Subject: Murphy’s Laws (Page 22)

When you look for something you will not find it, but when you are looking for something else you will.

The less you do, the less can go wrong.

A clever remark is one you don’t make at the appropriate moment but compose immediately after.

If you break a cup or plate, it will not be the one that was already chipped or cracked.

How attractive a given person appears to be is directly proportionate to how unattractive your date is.

The colder the X-Ray table, the more of your body you are required to place on it.

Infinity is one lawyer waiting for another.

There must be one day above all others in each life that is the happiest

Corollary: What if you’ve already had it?

The amount of work done varies inversely with the amount of time spent in the office.

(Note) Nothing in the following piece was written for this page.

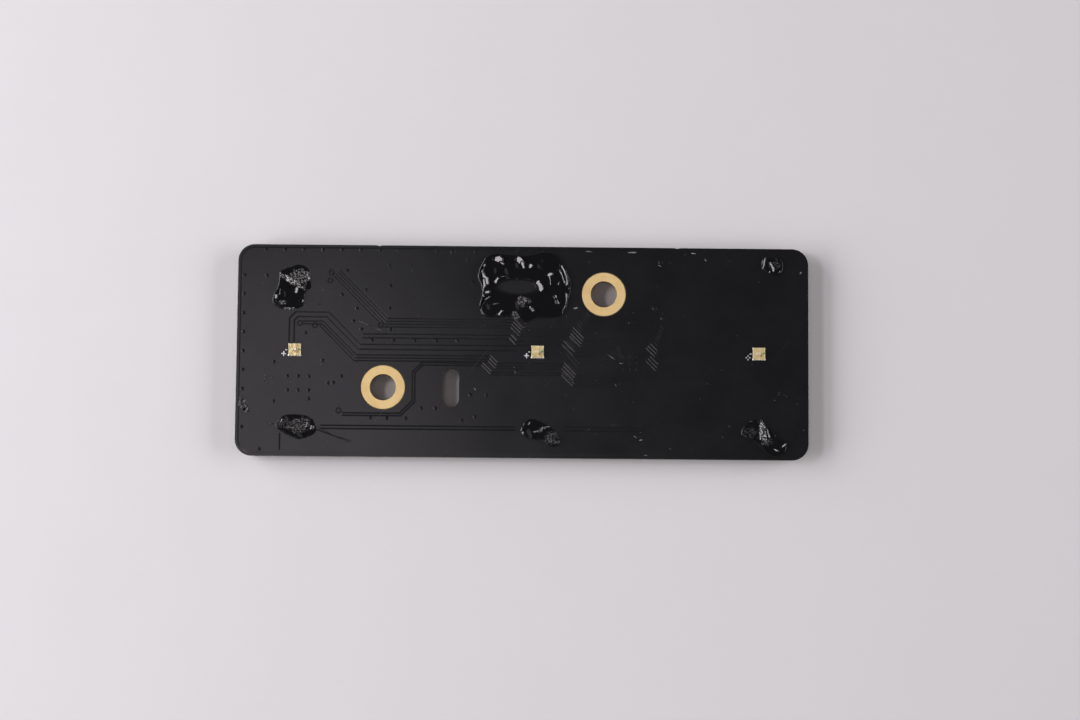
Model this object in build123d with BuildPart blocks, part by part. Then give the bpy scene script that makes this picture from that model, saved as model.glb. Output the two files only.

An expert really doesn't know anymore than you do. He is merely better organized and has slides.

The obvious answer is always overlooked.

No man's life, liberty, or property are safe while the legislature is in session.

It's bad luck to be superstititious.

The uglier a man’s legs are, the better he plays golf.

Life is a game, the object of which is to discover the object of the game.

Bills travel through the mail at twice the speed of checks.

You never catch on until after the test.

When taking something apart to fix a minor malfunction, you will cause a major malfunction.

A manager cannot tell if he is leading an innovative mob or being chased by it.

Never enter a battle of wits half-armed.

If you dance with a grizzly bear, you had better let him lead.